Exercise goal |
Extract the complete data exactly as given.

+ + + + + + +

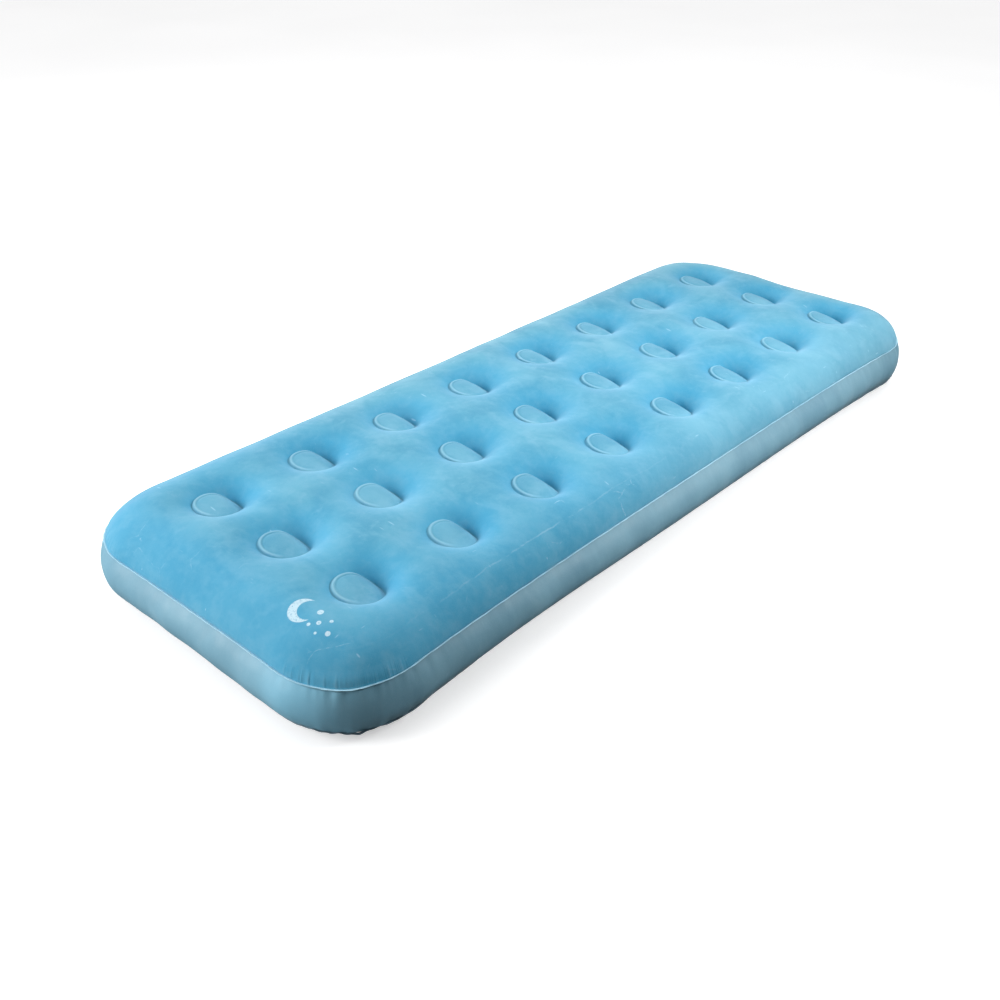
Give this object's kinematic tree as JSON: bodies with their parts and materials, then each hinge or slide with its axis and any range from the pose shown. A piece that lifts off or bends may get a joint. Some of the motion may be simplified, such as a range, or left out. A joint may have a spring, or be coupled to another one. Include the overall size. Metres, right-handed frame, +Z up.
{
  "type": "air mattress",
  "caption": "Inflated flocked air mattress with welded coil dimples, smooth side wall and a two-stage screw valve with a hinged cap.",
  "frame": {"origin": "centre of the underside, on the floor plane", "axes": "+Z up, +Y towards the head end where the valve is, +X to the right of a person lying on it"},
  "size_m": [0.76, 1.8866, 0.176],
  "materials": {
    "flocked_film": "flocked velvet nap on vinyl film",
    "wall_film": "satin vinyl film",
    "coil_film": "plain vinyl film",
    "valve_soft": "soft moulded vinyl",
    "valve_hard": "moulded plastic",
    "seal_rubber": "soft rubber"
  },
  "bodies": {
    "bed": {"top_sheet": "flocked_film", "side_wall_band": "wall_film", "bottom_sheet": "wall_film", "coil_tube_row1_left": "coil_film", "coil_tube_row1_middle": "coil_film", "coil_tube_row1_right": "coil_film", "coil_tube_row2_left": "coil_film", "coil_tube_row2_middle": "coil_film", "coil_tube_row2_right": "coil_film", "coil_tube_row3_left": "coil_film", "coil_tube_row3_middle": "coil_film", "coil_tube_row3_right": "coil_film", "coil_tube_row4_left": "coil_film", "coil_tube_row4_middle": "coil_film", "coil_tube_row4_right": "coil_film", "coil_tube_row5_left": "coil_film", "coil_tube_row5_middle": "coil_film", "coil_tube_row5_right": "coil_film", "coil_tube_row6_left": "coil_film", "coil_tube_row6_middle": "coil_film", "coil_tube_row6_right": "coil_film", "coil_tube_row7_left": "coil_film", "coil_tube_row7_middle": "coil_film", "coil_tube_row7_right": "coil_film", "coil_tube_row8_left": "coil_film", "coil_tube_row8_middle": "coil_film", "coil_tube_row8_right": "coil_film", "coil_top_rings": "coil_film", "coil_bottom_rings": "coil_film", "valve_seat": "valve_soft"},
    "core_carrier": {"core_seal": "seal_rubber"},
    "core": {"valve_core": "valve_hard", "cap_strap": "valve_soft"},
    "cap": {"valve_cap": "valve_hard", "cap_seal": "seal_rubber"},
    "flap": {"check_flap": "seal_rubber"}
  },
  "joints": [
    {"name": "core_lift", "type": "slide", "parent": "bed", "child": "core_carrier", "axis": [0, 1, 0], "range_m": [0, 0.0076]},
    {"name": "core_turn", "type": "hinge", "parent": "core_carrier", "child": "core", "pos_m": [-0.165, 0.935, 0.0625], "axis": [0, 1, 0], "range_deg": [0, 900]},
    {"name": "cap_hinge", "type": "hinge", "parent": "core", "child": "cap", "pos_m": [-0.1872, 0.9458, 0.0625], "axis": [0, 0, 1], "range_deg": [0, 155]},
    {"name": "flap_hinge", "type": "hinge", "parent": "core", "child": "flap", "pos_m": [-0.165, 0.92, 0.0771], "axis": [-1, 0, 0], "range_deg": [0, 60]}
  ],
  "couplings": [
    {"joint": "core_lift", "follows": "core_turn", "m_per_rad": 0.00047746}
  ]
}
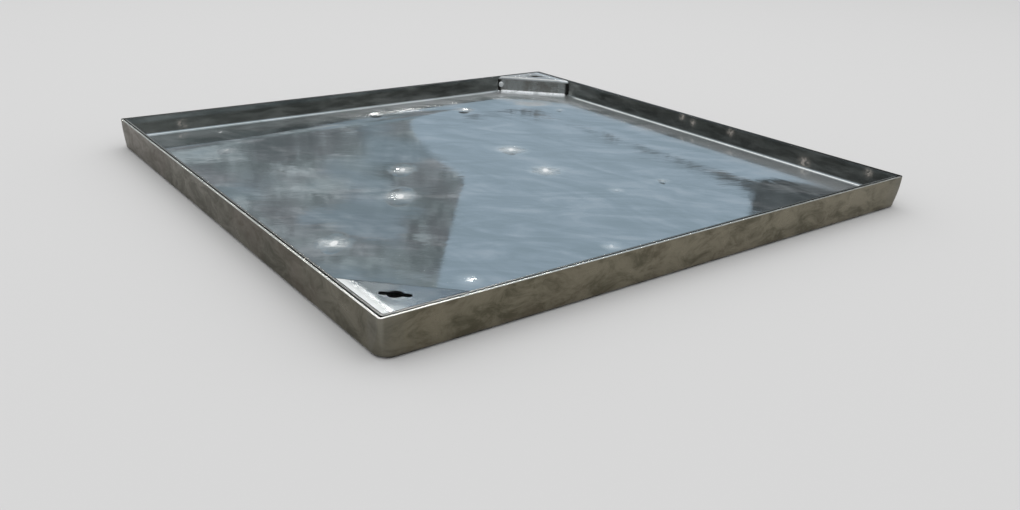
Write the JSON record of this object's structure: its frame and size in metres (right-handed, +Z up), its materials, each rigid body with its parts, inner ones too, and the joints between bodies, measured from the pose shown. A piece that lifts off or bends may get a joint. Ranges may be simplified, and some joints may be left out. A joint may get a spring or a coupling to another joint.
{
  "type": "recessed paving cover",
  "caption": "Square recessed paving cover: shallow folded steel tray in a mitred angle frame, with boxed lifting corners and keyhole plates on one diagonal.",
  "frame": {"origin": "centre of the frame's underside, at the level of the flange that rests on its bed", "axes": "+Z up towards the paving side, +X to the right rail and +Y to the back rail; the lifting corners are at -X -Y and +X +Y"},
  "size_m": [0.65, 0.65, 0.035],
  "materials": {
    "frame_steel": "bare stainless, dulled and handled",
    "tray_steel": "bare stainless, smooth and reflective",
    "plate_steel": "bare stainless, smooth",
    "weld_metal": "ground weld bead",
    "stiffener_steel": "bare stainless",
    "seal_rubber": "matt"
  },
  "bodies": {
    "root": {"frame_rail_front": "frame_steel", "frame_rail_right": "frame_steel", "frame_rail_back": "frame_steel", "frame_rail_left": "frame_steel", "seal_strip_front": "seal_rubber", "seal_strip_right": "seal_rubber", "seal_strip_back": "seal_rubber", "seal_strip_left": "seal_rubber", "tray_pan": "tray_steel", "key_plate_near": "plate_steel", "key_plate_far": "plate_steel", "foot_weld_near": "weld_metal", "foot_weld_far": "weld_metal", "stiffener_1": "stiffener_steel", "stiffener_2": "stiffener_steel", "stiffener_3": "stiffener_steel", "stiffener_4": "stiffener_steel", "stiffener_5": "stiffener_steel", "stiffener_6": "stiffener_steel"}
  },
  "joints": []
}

+ + + + + + +

Response below |
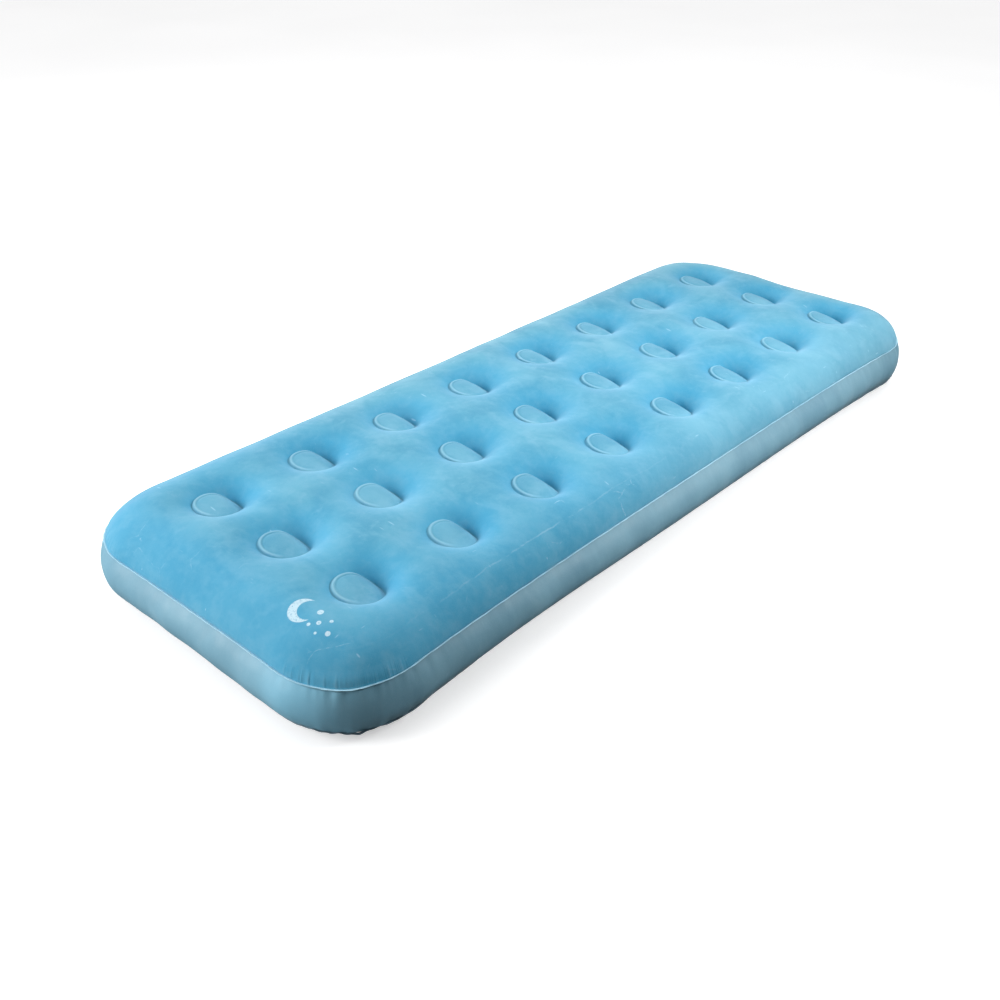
Give this object's kinematic tree as JSON: bodies with their parts and materials, then each hinge or slide with its axis and any range from the pose shown. A piece that lifts off or bends may get a joint. Some of the motion may be simplified, such as a range, or left out. A joint may have a spring, or be coupled to another one. Include the overall size. Metres, right-handed frame, +Z up.
{
  "type": "air mattress",
  "caption": "Inflated flocked air mattress with welded coil dimples, smooth side wall and a two-stage screw valve with a hinged cap.",
  "frame": {"origin": "centre of the underside, on the floor plane", "axes": "+Z up, +Y towards the head end where the valve is, +X to the right of a person lying on it"},
  "size_m": [0.76, 1.8866, 0.176],
  "materials": {
    "flocked_film": "flocked velvet nap on vinyl film",
    "wall_film": "satin vinyl film",
    "coil_film": "plain vinyl film",
    "valve_soft": "soft moulded vinyl",
    "valve_hard": "moulded plastic",
    "seal_rubber": "soft rubber"
  },
  "bodies": {
    "bed": {"top_sheet": "flocked_film", "side_wall_band": "wall_film", "bottom_sheet": "wall_film", "coil_tube_row1_left": "coil_film", "coil_tube_row1_middle": "coil_film", "coil_tube_row1_right": "coil_film", "coil_tube_row2_left": "coil_film", "coil_tube_row2_middle": "coil_film", "coil_tube_row2_right": "coil_film", "coil_tube_row3_left": "coil_film", "coil_tube_row3_middle": "coil_film", "coil_tube_row3_right": "coil_film", "coil_tube_row4_left": "coil_film", "coil_tube_row4_middle": "coil_film", "coil_tube_row4_right": "coil_film", "coil_tube_row5_left": "coil_film", "coil_tube_row5_middle": "coil_film", "coil_tube_row5_right": "coil_film", "coil_tube_row6_left": "coil_film", "coil_tube_row6_middle": "coil_film", "coil_tube_row6_right": "coil_film", "coil_tube_row7_left": "coil_film", "coil_tube_row7_middle": "coil_film", "coil_tube_row7_right": "coil_film", "coil_tube_row8_left": "coil_film", "coil_tube_row8_middle": "coil_film", "coil_tube_row8_right": "coil_film", "coil_top_rings": "coil_film", "coil_bottom_rings": "coil_film", "valve_seat": "valve_soft"},
    "core_carrier": {"core_seal": "seal_rubber"},
    "core": {"valve_core": "valve_hard", "cap_strap": "valve_soft"},
    "cap": {"valve_cap": "valve_hard", "cap_seal": "seal_rubber"},
    "flap": {"check_flap": "seal_rubber"}
  },
  "joints": [
    {"name": "core_lift", "type": "slide", "parent": "bed", "child": "core_carrier", "axis": [0, 1, 0], "range_m": [0, 0.0076]},
    {"name": "core_turn", "type": "hinge", "parent": "core_carrier", "child": "core", "pos_m": [-0.165, 0.935, 0.0625], "axis": [0, 1, 0], "range_deg": [0, 900]},
    {"name": "cap_hinge", "type": "hinge", "parent": "core", "child": "cap", "pos_m": [-0.1872, 0.9458, 0.0625], "axis": [0, 0, 1], "range_deg": [0, 155]},
    {"name": "flap_hinge", "type": "hinge", "parent": "core", "child": "flap", "pos_m": [-0.165, 0.92, 0.0771], "axis": [-1, 0, 0], "range_deg": [0, 60]}
  ],
  "couplings": [
    {"joint": "core_lift", "follows": "core_turn", "m_per_rad": 0.00047746}
  ]
}
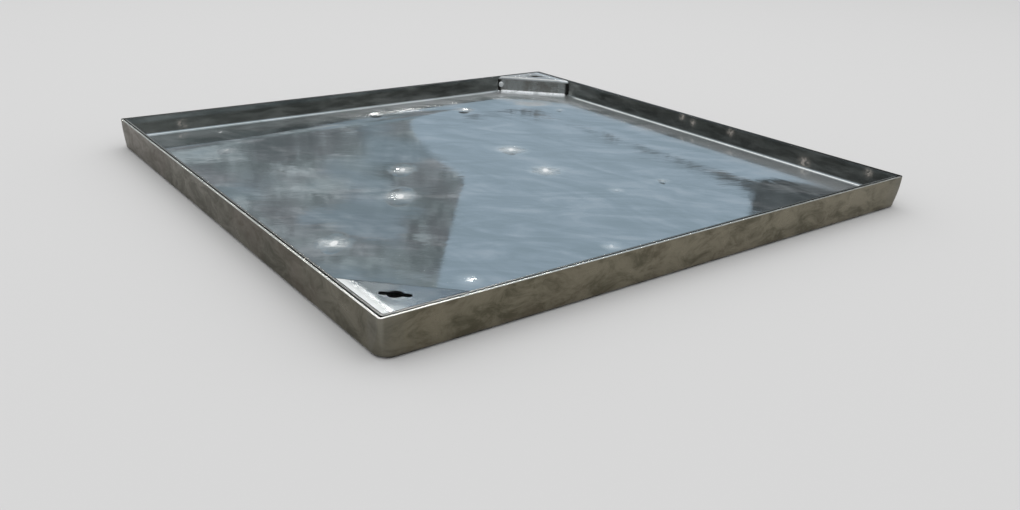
Write the JSON record of this object's structure: its frame and size in metres (right-handed, +Z up), its materials, each rigid body with its parts, inner ones too, and the joints between bodies, measured from the pose shown. A piece that lifts off or bends may get a joint. Ranges may be simplified, and some joints may be left out. A joint may get a spring or a coupling to another joint.
{
  "type": "recessed paving cover",
  "caption": "Square recessed paving cover: shallow folded steel tray in a mitred angle frame, with boxed lifting corners and keyhole plates on one diagonal.",
  "frame": {"origin": "centre of the frame's underside, at the level of the flange that rests on its bed", "axes": "+Z up towards the paving side, +X to the right rail and +Y to the back rail; the lifting corners are at -X -Y and +X +Y"},
  "size_m": [0.65, 0.65, 0.035],
  "materials": {
    "frame_steel": "bare stainless, dulled and handled",
    "tray_steel": "bare stainless, smooth and reflective",
    "plate_steel": "bare stainless, smooth",
    "weld_metal": "ground weld bead",
    "stiffener_steel": "bare stainless",
    "seal_rubber": "matt"
  },
  "bodies": {
    "root": {"frame_rail_front": "frame_steel", "frame_rail_right": "frame_steel", "frame_rail_back": "frame_steel", "frame_rail_left": "frame_steel", "seal_strip_front": "seal_rubber", "seal_strip_right": "seal_rubber", "seal_strip_back": "seal_rubber", "seal_strip_left": "seal_rubber", "tray_pan": "tray_steel", "key_plate_near": "plate_steel", "key_plate_far": "plate_steel", "foot_weld_near": "weld_metal", "foot_weld_far": "weld_metal", "stiffener_1": "stiffener_steel", "stiffener_2": "stiffener_steel", "stiffener_3": "stiffener_steel", "stiffener_4": "stiffener_steel", "stiffener_5": "stiffener_steel", "stiffener_6": "stiffener_steel"}
  },
  "joints": []
}